Exactly reproduce each entry, leaving out nothing.

(Parts and joints as JSON)
-.-.-

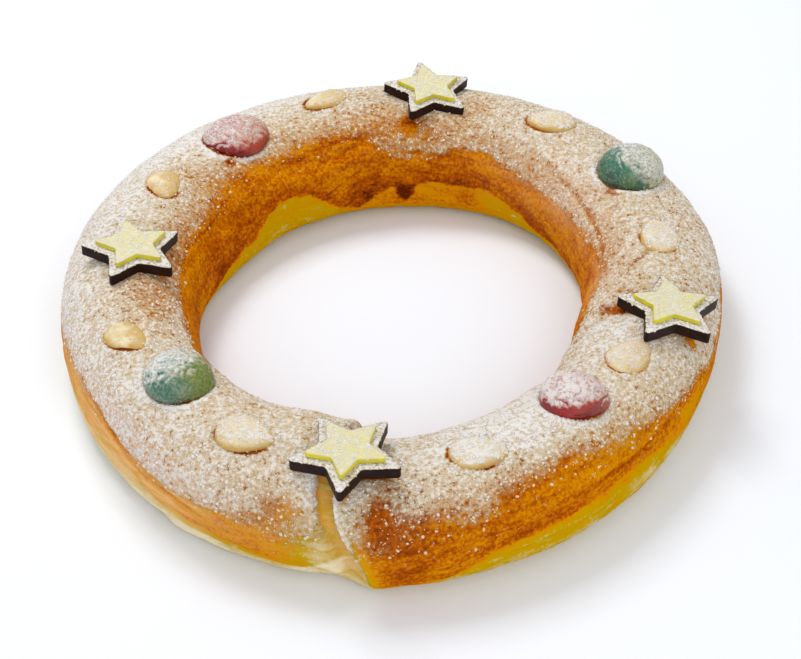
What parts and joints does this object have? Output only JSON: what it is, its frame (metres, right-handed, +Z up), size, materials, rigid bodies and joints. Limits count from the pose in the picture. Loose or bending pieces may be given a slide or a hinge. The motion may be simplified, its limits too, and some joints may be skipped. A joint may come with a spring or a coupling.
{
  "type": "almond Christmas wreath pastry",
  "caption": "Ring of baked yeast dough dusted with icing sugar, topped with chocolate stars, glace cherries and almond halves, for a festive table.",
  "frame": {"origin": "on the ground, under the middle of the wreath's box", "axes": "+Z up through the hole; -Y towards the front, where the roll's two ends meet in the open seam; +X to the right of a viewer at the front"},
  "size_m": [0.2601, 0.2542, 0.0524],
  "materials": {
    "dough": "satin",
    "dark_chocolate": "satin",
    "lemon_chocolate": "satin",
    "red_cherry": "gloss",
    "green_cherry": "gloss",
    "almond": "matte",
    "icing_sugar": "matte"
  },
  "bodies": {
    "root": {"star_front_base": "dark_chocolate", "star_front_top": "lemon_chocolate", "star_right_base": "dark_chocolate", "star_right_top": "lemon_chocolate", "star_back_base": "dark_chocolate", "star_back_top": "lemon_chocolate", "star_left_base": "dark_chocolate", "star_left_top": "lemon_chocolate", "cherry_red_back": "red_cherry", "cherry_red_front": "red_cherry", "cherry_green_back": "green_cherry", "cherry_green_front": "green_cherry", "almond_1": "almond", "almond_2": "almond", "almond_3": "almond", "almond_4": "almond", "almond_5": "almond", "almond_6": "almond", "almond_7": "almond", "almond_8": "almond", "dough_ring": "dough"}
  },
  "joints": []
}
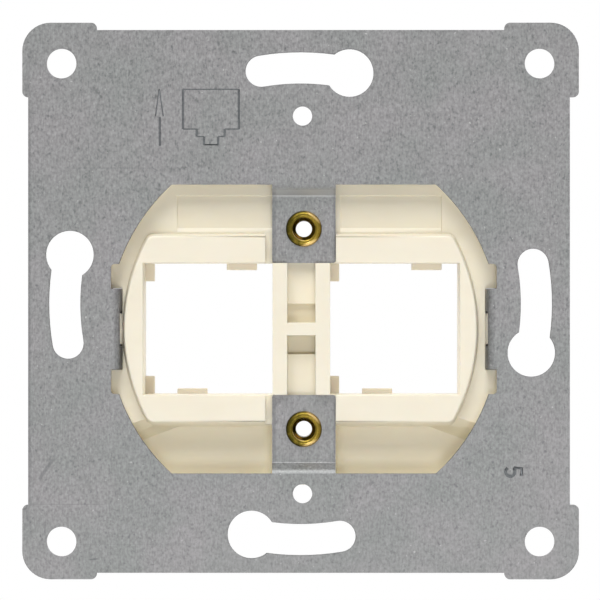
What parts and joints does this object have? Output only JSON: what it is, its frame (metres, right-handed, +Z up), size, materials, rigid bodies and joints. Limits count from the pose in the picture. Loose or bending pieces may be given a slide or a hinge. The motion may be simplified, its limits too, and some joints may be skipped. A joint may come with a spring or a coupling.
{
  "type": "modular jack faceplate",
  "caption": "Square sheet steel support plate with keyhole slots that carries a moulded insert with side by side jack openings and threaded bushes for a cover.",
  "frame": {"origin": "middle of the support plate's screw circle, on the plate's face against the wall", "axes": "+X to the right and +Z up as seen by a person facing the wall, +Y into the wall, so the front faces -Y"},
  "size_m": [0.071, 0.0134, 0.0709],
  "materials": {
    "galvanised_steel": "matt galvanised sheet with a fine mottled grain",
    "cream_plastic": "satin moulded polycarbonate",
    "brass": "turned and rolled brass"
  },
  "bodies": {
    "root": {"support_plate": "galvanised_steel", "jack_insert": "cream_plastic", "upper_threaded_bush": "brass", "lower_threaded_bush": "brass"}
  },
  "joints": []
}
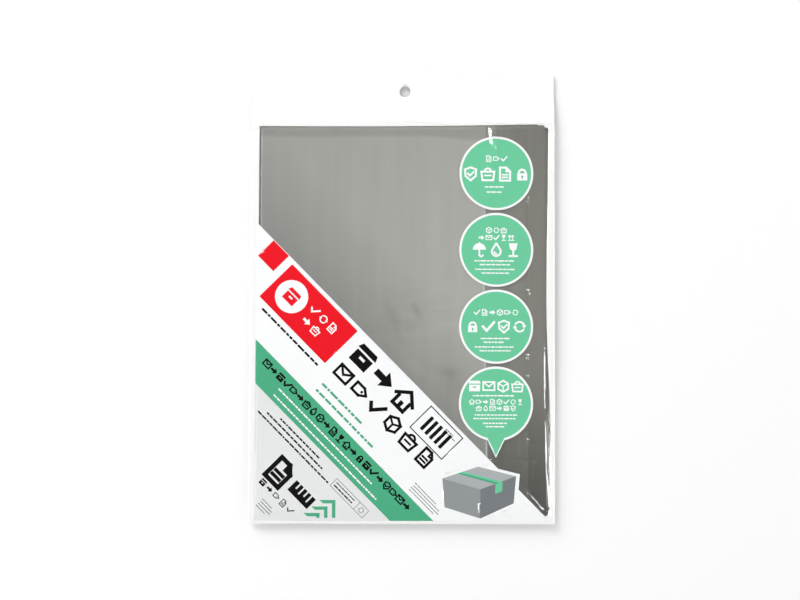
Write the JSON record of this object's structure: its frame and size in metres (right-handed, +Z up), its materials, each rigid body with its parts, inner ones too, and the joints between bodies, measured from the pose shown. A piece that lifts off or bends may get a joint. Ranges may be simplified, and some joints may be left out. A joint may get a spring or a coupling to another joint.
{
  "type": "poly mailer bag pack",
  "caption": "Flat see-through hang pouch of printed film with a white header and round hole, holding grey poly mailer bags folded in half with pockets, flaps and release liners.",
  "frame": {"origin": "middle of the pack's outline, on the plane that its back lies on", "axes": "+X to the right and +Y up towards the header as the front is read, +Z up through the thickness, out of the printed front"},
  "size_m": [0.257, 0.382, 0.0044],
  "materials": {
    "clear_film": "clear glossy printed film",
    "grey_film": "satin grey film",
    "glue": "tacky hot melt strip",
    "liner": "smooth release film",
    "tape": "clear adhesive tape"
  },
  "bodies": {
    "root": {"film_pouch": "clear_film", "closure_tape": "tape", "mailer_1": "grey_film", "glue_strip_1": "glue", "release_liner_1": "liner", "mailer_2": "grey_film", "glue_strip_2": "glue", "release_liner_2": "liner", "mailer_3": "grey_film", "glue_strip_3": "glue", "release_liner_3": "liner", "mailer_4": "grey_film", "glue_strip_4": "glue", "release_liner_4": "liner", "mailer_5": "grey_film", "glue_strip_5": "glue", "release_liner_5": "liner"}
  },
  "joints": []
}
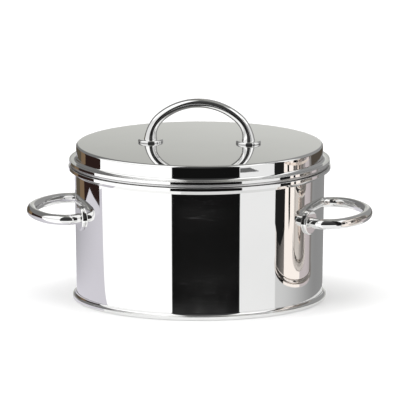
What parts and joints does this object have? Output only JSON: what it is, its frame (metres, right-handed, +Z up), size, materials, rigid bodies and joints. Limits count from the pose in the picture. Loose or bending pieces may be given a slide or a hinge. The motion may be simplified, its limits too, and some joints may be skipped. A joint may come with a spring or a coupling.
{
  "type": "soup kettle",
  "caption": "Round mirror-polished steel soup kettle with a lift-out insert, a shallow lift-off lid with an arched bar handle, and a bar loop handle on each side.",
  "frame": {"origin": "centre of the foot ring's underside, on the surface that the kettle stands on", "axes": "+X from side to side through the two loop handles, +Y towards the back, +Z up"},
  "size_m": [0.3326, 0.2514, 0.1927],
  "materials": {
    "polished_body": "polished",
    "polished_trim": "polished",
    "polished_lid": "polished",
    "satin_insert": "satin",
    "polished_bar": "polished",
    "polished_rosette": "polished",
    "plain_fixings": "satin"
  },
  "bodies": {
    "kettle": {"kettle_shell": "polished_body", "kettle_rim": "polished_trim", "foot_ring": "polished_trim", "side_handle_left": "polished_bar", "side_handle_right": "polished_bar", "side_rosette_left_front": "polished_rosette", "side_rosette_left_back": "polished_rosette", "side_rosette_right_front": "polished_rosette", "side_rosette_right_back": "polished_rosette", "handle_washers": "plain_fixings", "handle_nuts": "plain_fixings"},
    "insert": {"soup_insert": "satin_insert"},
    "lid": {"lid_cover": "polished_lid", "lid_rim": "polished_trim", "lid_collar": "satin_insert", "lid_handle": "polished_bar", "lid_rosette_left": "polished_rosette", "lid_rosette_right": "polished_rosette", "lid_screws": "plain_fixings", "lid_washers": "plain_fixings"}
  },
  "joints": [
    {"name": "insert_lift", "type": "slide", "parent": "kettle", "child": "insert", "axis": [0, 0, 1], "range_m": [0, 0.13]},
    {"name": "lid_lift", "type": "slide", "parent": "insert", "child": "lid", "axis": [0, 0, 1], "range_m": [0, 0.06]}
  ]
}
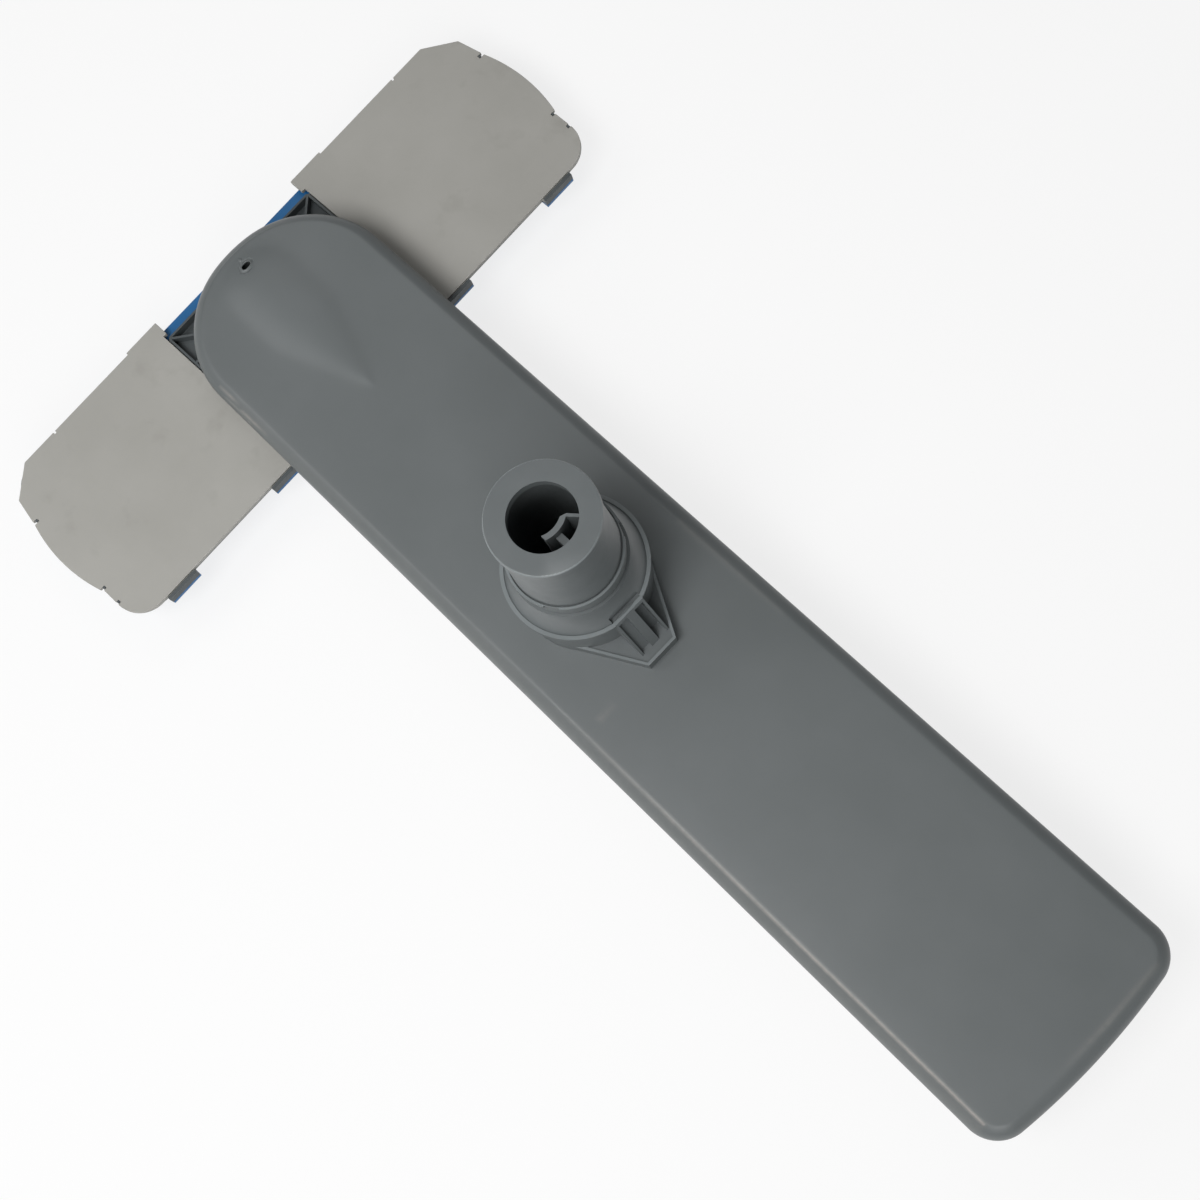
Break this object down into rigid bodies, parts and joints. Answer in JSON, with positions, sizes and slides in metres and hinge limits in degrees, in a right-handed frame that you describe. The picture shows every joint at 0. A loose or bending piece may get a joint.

-.-.-

Full solution:
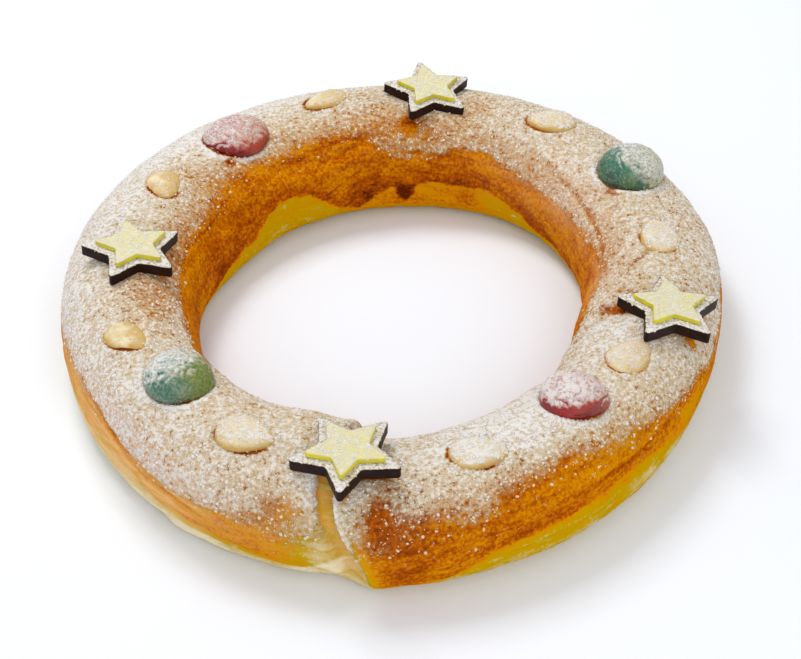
What parts and joints does this object have? Output only JSON: what it is, its frame (metres, right-handed, +Z up), size, materials, rigid bodies and joints. Limits count from the pose in the picture. Loose or bending pieces may be given a slide or a hinge. The motion may be simplified, its limits too, and some joints may be skipped. A joint may come with a spring or a coupling.
{
  "type": "almond Christmas wreath pastry",
  "caption": "Ring of baked yeast dough dusted with icing sugar, topped with chocolate stars, glace cherries and almond halves, for a festive table.",
  "frame": {"origin": "on the ground, under the middle of the wreath's box", "axes": "+Z up through the hole; -Y towards the front, where the roll's two ends meet in the open seam; +X to the right of a viewer at the front"},
  "size_m": [0.2601, 0.2542, 0.0524],
  "materials": {
    "dough": "satin",
    "dark_chocolate": "satin",
    "lemon_chocolate": "satin",
    "red_cherry": "gloss",
    "green_cherry": "gloss",
    "almond": "matte",
    "icing_sugar": "matte"
  },
  "bodies": {
    "root": {"star_front_base": "dark_chocolate", "star_front_top": "lemon_chocolate", "star_right_base": "dark_chocolate", "star_right_top": "lemon_chocolate", "star_back_base": "dark_chocolate", "star_back_top": "lemon_chocolate", "star_left_base": "dark_chocolate", "star_left_top": "lemon_chocolate", "cherry_red_back": "red_cherry", "cherry_red_front": "red_cherry", "cherry_green_back": "green_cherry", "cherry_green_front": "green_cherry", "almond_1": "almond", "almond_2": "almond", "almond_3": "almond", "almond_4": "almond", "almond_5": "almond", "almond_6": "almond", "almond_7": "almond", "almond_8": "almond", "dough_ring": "dough"}
  },
  "joints": []
}
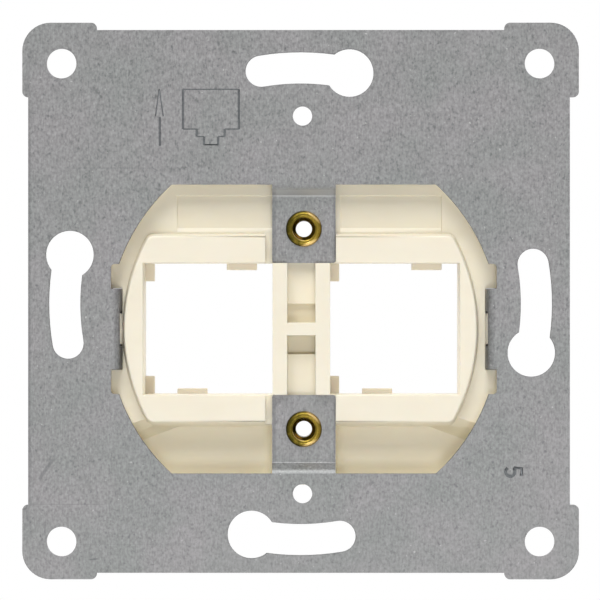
What parts and joints does this object have? Output only JSON: what it is, its frame (metres, right-handed, +Z up), size, materials, rigid bodies and joints. Limits count from the pose in the picture. Loose or bending pieces may be given a slide or a hinge. The motion may be simplified, its limits too, and some joints may be skipped. A joint may come with a spring or a coupling.
{
  "type": "modular jack faceplate",
  "caption": "Square sheet steel support plate with keyhole slots that carries a moulded insert with side by side jack openings and threaded bushes for a cover.",
  "frame": {"origin": "middle of the support plate's screw circle, on the plate's face against the wall", "axes": "+X to the right and +Z up as seen by a person facing the wall, +Y into the wall, so the front faces -Y"},
  "size_m": [0.071, 0.0134, 0.0709],
  "materials": {
    "galvanised_steel": "matt galvanised sheet with a fine mottled grain",
    "cream_plastic": "satin moulded polycarbonate",
    "brass": "turned and rolled brass"
  },
  "bodies": {
    "root": {"support_plate": "galvanised_steel", "jack_insert": "cream_plastic", "upper_threaded_bush": "brass", "lower_threaded_bush": "brass"}
  },
  "joints": []
}
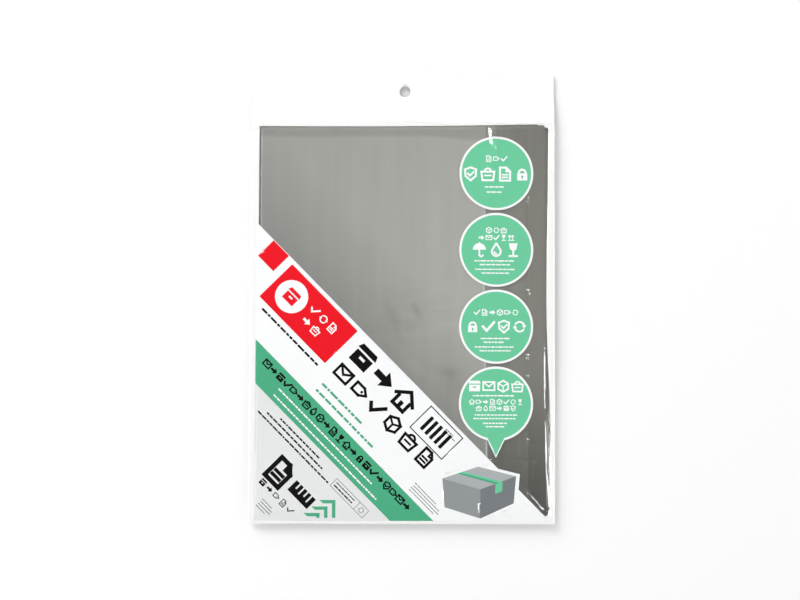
Write the JSON record of this object's structure: its frame and size in metres (right-handed, +Z up), its materials, each rigid body with its parts, inner ones too, and the joints between bodies, measured from the pose shown. A piece that lifts off or bends may get a joint. Ranges may be simplified, and some joints may be left out. A joint may get a spring or a coupling to another joint.
{
  "type": "poly mailer bag pack",
  "caption": "Flat see-through hang pouch of printed film with a white header and round hole, holding grey poly mailer bags folded in half with pockets, flaps and release liners.",
  "frame": {"origin": "middle of the pack's outline, on the plane that its back lies on", "axes": "+X to the right and +Y up towards the header as the front is read, +Z up through the thickness, out of the printed front"},
  "size_m": [0.257, 0.382, 0.0044],
  "materials": {
    "clear_film": "clear glossy printed film",
    "grey_film": "satin grey film",
    "glue": "tacky hot melt strip",
    "liner": "smooth release film",
    "tape": "clear adhesive tape"
  },
  "bodies": {
    "root": {"film_pouch": "clear_film", "closure_tape": "tape", "mailer_1": "grey_film", "glue_strip_1": "glue", "release_liner_1": "liner", "mailer_2": "grey_film", "glue_strip_2": "glue", "release_liner_2": "liner", "mailer_3": "grey_film", "glue_strip_3": "glue", "release_liner_3": "liner", "mailer_4": "grey_film", "glue_strip_4": "glue", "release_liner_4": "liner", "mailer_5": "grey_film", "glue_strip_5": "glue", "release_liner_5": "liner"}
  },
  "joints": []
}
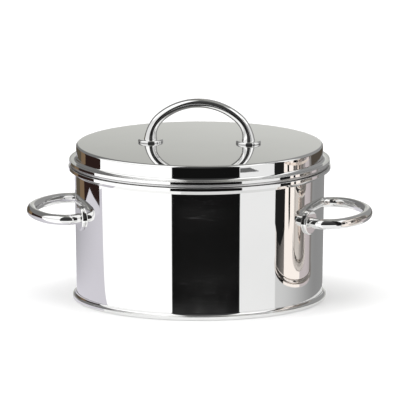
What parts and joints does this object have? Output only JSON: what it is, its frame (metres, right-handed, +Z up), size, materials, rigid bodies and joints. Limits count from the pose in the picture. Loose or bending pieces may be given a slide or a hinge. The motion may be simplified, its limits too, and some joints may be skipped. A joint may come with a spring or a coupling.
{
  "type": "soup kettle",
  "caption": "Round mirror-polished steel soup kettle with a lift-out insert, a shallow lift-off lid with an arched bar handle, and a bar loop handle on each side.",
  "frame": {"origin": "centre of the foot ring's underside, on the surface that the kettle stands on", "axes": "+X from side to side through the two loop handles, +Y towards the back, +Z up"},
  "size_m": [0.3326, 0.2514, 0.1927],
  "materials": {
    "polished_body": "polished",
    "polished_trim": "polished",
    "polished_lid": "polished",
    "satin_insert": "satin",
    "polished_bar": "polished",
    "polished_rosette": "polished",
    "plain_fixings": "satin"
  },
  "bodies": {
    "kettle": {"kettle_shell": "polished_body", "kettle_rim": "polished_trim", "foot_ring": "polished_trim", "side_handle_left": "polished_bar", "side_handle_right": "polished_bar", "side_rosette_left_front": "polished_rosette", "side_rosette_left_back": "polished_rosette", "side_rosette_right_front": "polished_rosette", "side_rosette_right_back": "polished_rosette", "handle_washers": "plain_fixings", "handle_nuts": "plain_fixings"},
    "insert": {"soup_insert": "satin_insert"},
    "lid": {"lid_cover": "polished_lid", "lid_rim": "polished_trim", "lid_collar": "satin_insert", "lid_handle": "polished_bar", "lid_rosette_left": "polished_rosette", "lid_rosette_right": "polished_rosette", "lid_screws": "plain_fixings", "lid_washers": "plain_fixings"}
  },
  "joints": [
    {"name": "insert_lift", "type": "slide", "parent": "kettle", "child": "insert", "axis": [0, 0, 1], "range_m": [0, 0.13]},
    {"name": "lid_lift", "type": "slide", "parent": "insert", "child": "lid", "axis": [0, 0, 1], "range_m": [0, 0.06]}
  ]
}
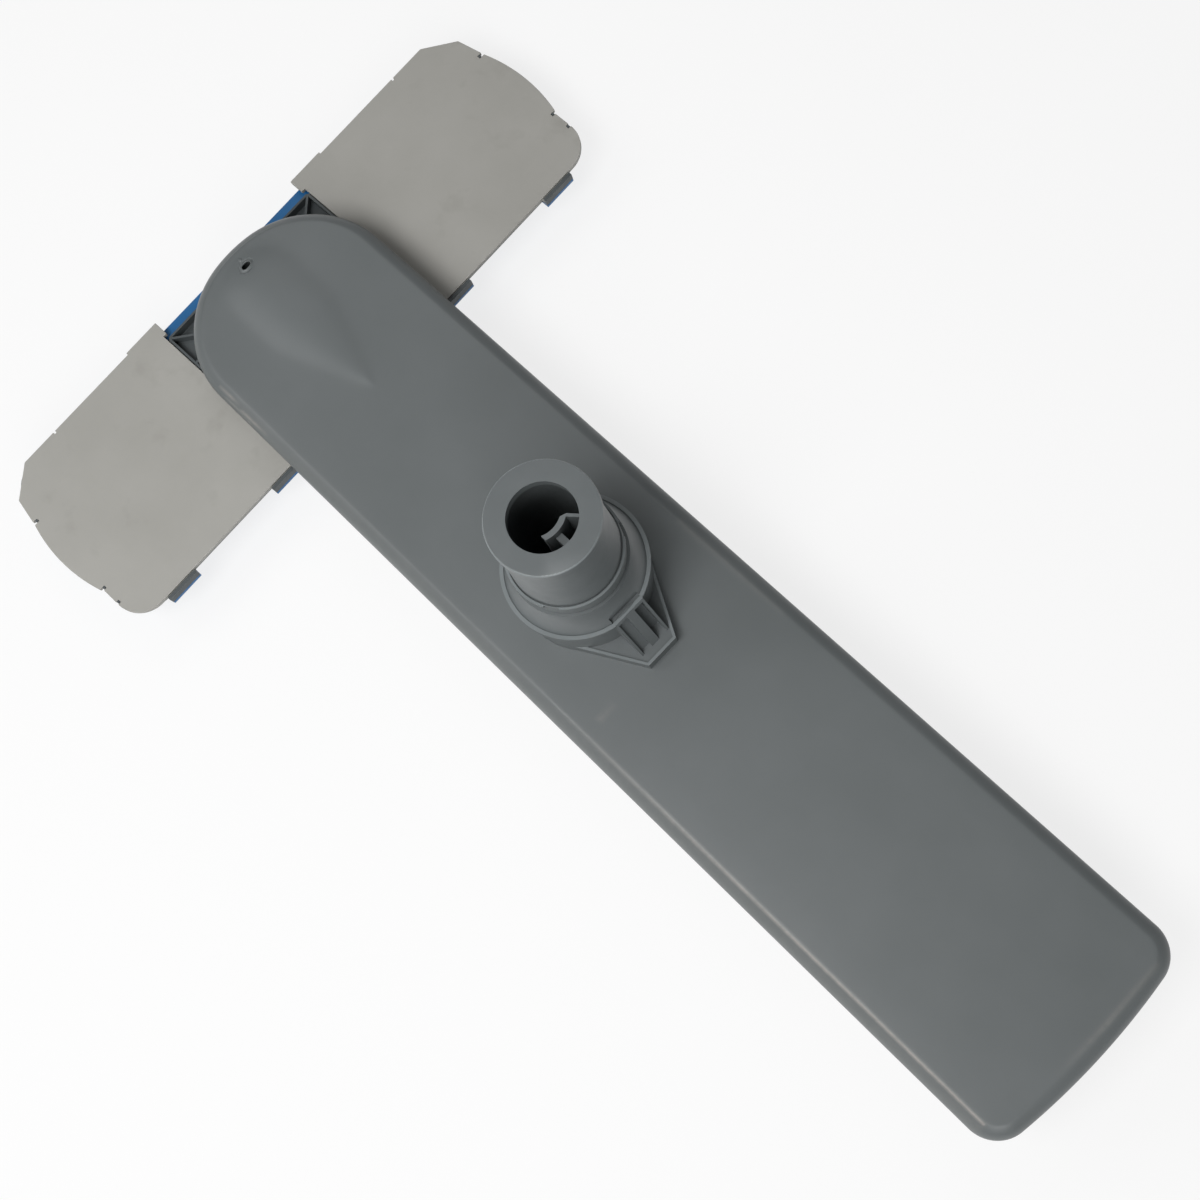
Break this object down into rigid bodies, parts and joints. Answer in JSON, with positions, sizes and slides in metres and hinge limits in degrees, in a right-handed frame that you describe. The picture shows every joint at 0. A loose or bending piece may get a joint.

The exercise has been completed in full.